On our last day we travel up to the Atlas mountains and we talk to the guide about different cultures, and how he’s able to manage, practically, to pray five times a day. And he asks how many times a day people pray in England. And I fumble around for an answer, which eventually turns up as an apologetic mumble, and if you were to believe some of the press at home, this is the point at which he’d be muttering about western infidels, but that doesn’t happen. A bit of confusion, and perhaps a bit of sympathy and that’s all.

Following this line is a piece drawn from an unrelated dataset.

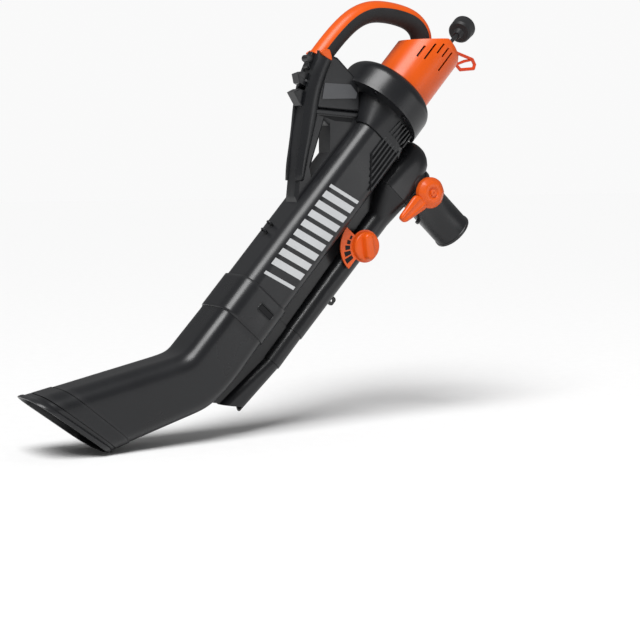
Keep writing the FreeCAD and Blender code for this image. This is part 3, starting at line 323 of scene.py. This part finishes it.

And before we know it, it’s time to travel back, and we hop on the same plane back to Stansted. And in the seats in front is a family of six who, at 0900 in the morning, are ordering the Ryanair hot dog special, the cheese and ham paninis and the chocolate croissants, and across from us are a couple who are incessantly complaining about someone having taken ‘their’ luggage rack, while they take it in turns to take their e-cigarette into the toilets. Behind me, someone is tucking into fries and a hot chocolate. Someone else tells us that their hotel was ‘supposed to be five star, but fell a little short in some areas’. It’s a three hour flight, and we appear to have got back to Britain two hours early.
We needed a break, and we got one. We hardly talked about work, or the minute problems of our near-perfect lives. We parachuted into North Africa, spent some money that, in relative terms, had come fairly easy to us, and which may, or may not, help the development of a beautiful country full of fabulous people. At the moment, that doesn’t feel like a very fair swap.